Delicious things I'm eating: Tamagoyaki, banh mi and more


When I feel like Japanese comfort food, I head to Suju (04-05 Mandarin Gallery, tel: 6737-7764). One of my favourite things to order there is Tamagoyaki ($12), the classic Japanese egg omelette.

Thin layers of egg mixed with dashi are layered in a rectangular pan, layer by layer, and are then rolled together, sliced and eaten with grated daikon and a bit of shoyu. At some Japanese restaurants, the egg is too sweet. Or the eggs are way too firm.

Suju's manages to be juicy and custard-like. The sugar is non-existent and it is just a wobbly delight.


It is hard to resist a well-constructed sandwich, and the one at Park Bench Deli (179 Telok Ayer Street, tel: 6815-4600) Kong Bak Banh Mi ($14) is the sandwich of my dreams. I know this because I can't stop thinking about it.

The hoagy style roll is crammed with thin slices of belly pork simmered in dark soya sauce, scallions and garlic. And cutting that richness are Vietnamese do chua pickles. Aromatic crushed peanuts add crunch and another flavour dimension.

Seriously, if parking wasn't so impossible on that street, I'd be haunting it every day.


Now you know how much I love a home-cooked meal and recently, a friend had me over to his place for his mother's popiah. It's an unusual version, definitely many times better than the sort you get in hawker centres.

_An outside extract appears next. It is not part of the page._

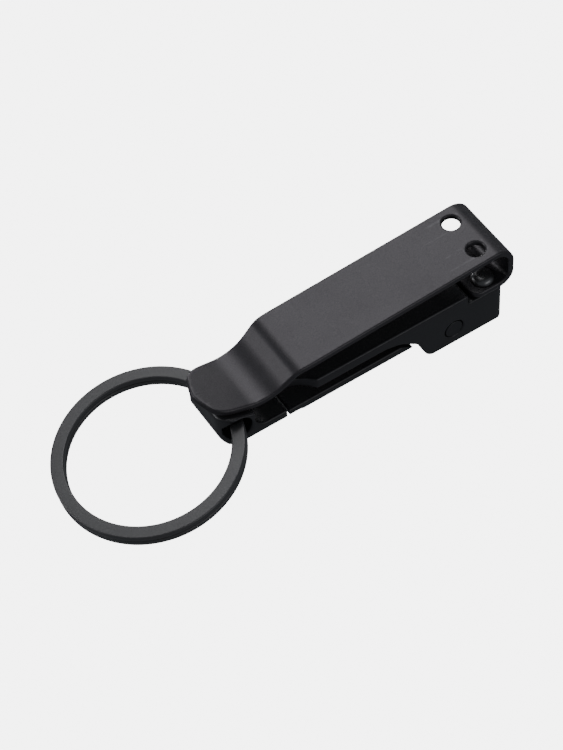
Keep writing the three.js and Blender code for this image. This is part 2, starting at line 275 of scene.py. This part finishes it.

She got the recipe from her Hokkien mother-in-law, and it is filled with unusual condiments.

On top of the popiah skin go a scattering of deep fried seaweed, beehoon strips and peanuts. Then comes a layer of beehoon cooked with the juices from the filling. Even the filling is unusual - it has no turnip or bangkwang in it. Instead, it is made with carrot, leeks, snow peas, prawn and pork. There is no overwhelming sweetness like you might get from a turnip filling.

Toppings such as prawn, crabmeat and ribbons of omelette are piled over the filling. And then, for the piece de resistance, oyster omelette, made with tiny dried oysters from Hong Kong.

I skip the sweet sauce and chilli but do not miss them. Every bite yields contrasting textures and rich flavours.

Don't ask me how many I had. Too many. And not nearly enough.


I remember taking Japanese classes in university in the summer, and during one lesson, our teacher had us falling off our chairs laughing, when he taught us Japlish words. Hambaggu (hamburger), Baggeru (bagel), Hotto Doggu (hot dog), Kohi (coffee) and other words rolled off his tongue, and I never forgot that session.

If you see the word Furai on a Japanese menu, it, most likely, means "fry". A common dish is oyster furai, where oysters are battered and deep fried, then served with tartar sauce.

Ginza Kuroson Takashimaya (03-10 Ngee Ann City, tel: 6235-3785) does a good version. It comes in a set meal ($58) with sashimi, chawanmushi and a side dish of hijiki salad.

The large oysters are expertly fried so they are mostly greaseless. I love biting into one of these. First, I get the crisp breading, then soft, creamy oyster. Quite magical.


One thing I love about Chinese desserts is that they are never unbearably sweet. In the last few years, so many chains have popped up offering homespun ones such as green bean soup, glutinous rice dumplings, and steamed egg.

Ji De Chi (B2-53 Plaza Singapura, tel: 6337-9828) has a vast menu that is difficult to choose from. After a lunch of wonton noodles nearby, we want something to round off the meal, and its offerings do the job.

My favourite of the desserts we ordered is Osmanthus Flower Soya Beancurd ($4.30), a bowl of warm, smooth tau hway with a lightly sweetened syrup flavoured with the tiny but very aromatic flowers. They lend such a delicate flavour to otherwise plain beancurd.

The wait staff brings over the Ginger Moo ($4.80), a delicate balance of milk somehow thickened with ginger juice, very carefully. Any sudden movements might jeopardise the wobbly, pudding-like quality of the dessert. In Cantonese, it is called "zong nai" or slammed milk, a rather violent name for something so delicate. The waitress rattles off the steps for making it, and asks us to try.

I think it might be easier to just go back and order it there.